Have you ever wondered why one harsh reaction from your spouse can turn a peaceful day into an emotional storm?
Aggression in marriage—whether it’s raised voices, hurtful words, or sudden anger—can leave you confused, scared, and unsure of what to do next. The good news? There are safe, healthy ways to respond without losing your calm or dignity.

This guide shares 5 practical steps to handle an aggressive spouse, along with real experiences from my sister, cousin, and colleague, so you can understand how these strategies work in real life.
Stay Calm When He Reacts — Don’t Match His Anger
When your spouse reacts with sudden anger, the worst thing you can do is mirror that energy. Staying calm protects your peace and keeps the situation from getting louder or messier. A soft tone, a slow breath, or even a moment of silence can shift the entire atmosphere and prevent the argument from escalating.

My sister once told me, “When my husband snapped over something small, I wanted to shout back. But I learned to stay quiet for a moment. That silence changed the whole energy and made him realize he was overreacting.”
Staying calm stops the argument from turning into a full fight and keeps you emotionally safe.
Set Clear Boundaries Without Fighting
When anger starts rising in the room, you don’t have to shout or argue to protect yourself. Setting clear boundaries in a calm, steady way shows you value respect without turning the moment into a fight. A simple, firm line can stop the situation from getting worse and remind him that you deserve to be spoken to with dignity.

My cousin shared her method:
“Whenever he started getting angry at night, I gently said, ‘I’m here to talk, but not like this.’ Then I walked into another room.
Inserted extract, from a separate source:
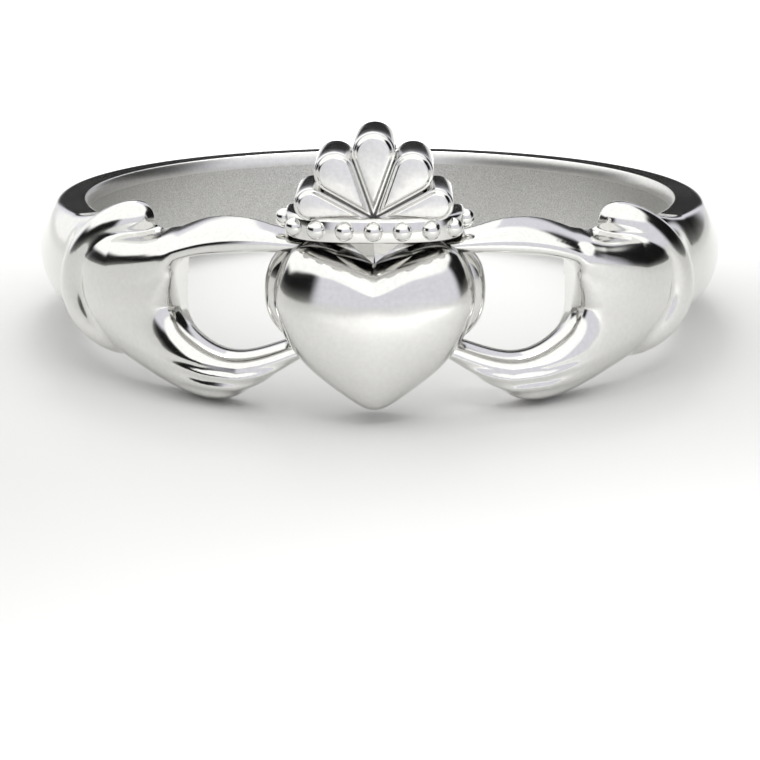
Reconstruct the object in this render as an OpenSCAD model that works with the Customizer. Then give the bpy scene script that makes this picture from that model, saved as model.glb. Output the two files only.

He realized the limit and later came back calmer.”
Healthy boundaries make it clear that you won’t accept disrespect, while still showing that you’re open to communication when things are calm.
Talk During a Peaceful Moment — Not When He’s Angry
When emotions run high, meaningful communication becomes almost impossible. Arguing in the heat of the moment only fuels more anger and misunderstandings. Waiting for a peaceful, calm moment allows both of you to think clearly, speak gently, and actually listen to each other.

When tension fades, defensiveness drops, and the conversation becomes solution-focused instead of conflict-driven. Healthy discussions happen when both people feel safe, steady, and ready to understand—not when they’re overwhelmed by anger.
Try to Understand the Trigger — Not Just the Anger
Aggression rarely comes out of nowhere. Many times, it’s rooted in stress, pressure, or emotional overload—not necessarily something you did. Instead of reacting to the anger itself, try to look beneath it and understand what might be fueling it.
When you approach the situation with curiosity rather than defensiveness, it becomes easier to respond calmly and supportively. This shift helps you see the bigger picture and prevents misunderstandings that can make the situation worse. Understanding the trigger gives you clarity and makes communication smoother and more meaningful.
Protect Your Emotional Space — Seek Support If Needed
Protecting your emotional space is just as important as managing the situation itself. When you’re dealing with an aggressive spouse, the stress can build up quietly inside you.

Having a safe outlet—whether it’s a trusted friend, sibling, or support group—helps you stay balanced and reminds you that you’re not carrying this alone. Sharing your feelings with someone who listens without judgment can bring clarity, comfort, and emotional strength.
A colleague once told me:
“Talking to my best friend helped me stay grounded. I understood I wasn’t the problem, and that support kept me emotionally strong.”
Support gives you the stability, confidence, and emotional safety you need—especially when dealing with aggression at home.
Conclusion
A healthy marriage isn’t about avoiding conflict—it’s about knowing how to navigate difficult moments with clarity, calmness, and self-respect. Handling an aggressive spouse doesn’t mean accepting hurtful behavior; it means choosing responses that protect your peace while encouraging healthier communication.
With calm reactions, clear boundaries, the right timing, deeper understanding, and emotional support, you create a safer space for yourself and a clearer path toward change. Remember, your wellbeing matters. You deserve peace, respect, and a relationship where conversations heal—not harm.